Start the web app using the start.sh
script. Visit $GUNICORN_HOST:$GUNICORN_PORT/metrics
to see if it is working. The file with gunicorn's process ID is saved in yaspex/var/pid
, stdout and stderr are redirected to the log file in yaspex/var/log/messages.log
.
Stop the web app using the stop.sh
script.
In prometheus.yml
under the scrape_configs
section add the following:
- job_name: 'slurm'
static_configs:
- targets: ['localhost:10080']
Then reload the configuration and check the graph console for the new metrics.
Note: Check the target status to see how much time does it take for Prometheus to collect the metrics and how does it relate to the monitoring interval. The interval may need to be adjusted depending on the cluster size, ie. numbers of nodes or jobs running/pending, which then determines the size of metrics data.
All metric names and labels are listed at the top of this document. The names start with the slurm_
prefix, so are easy to locate in the dropdowm in Prometheus graph console.

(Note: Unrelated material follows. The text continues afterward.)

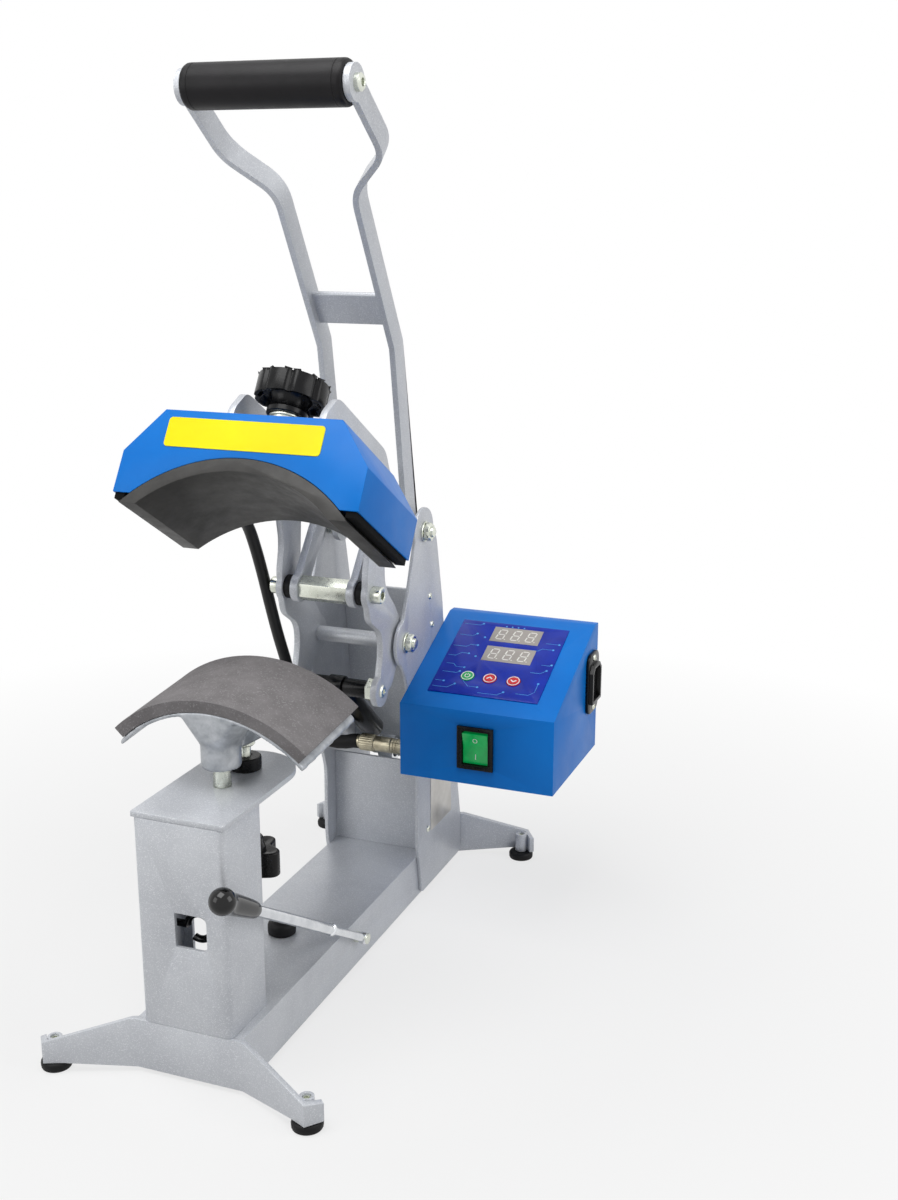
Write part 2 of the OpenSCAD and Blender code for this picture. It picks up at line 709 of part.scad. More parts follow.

To get the number of jobs running in the cluster type:
sum(slurm_jobs_num{state='RUNNING'})
To get the number of CPUs allocated to running jobs vs. the total number of CPUs available in the cluster type:
sum(slurm_jobs_cpus_alloc{state='RUNNING'})
To the the number of all CPUs available in the cluster type:
sum(slurm_partitions_cpus_total)
To compare the numbers of CPUs allocated vs. CPUs total the last two queries can be plotted on 2 graphs in Prometheus or on a single one in another graphing software, ie. Grafana.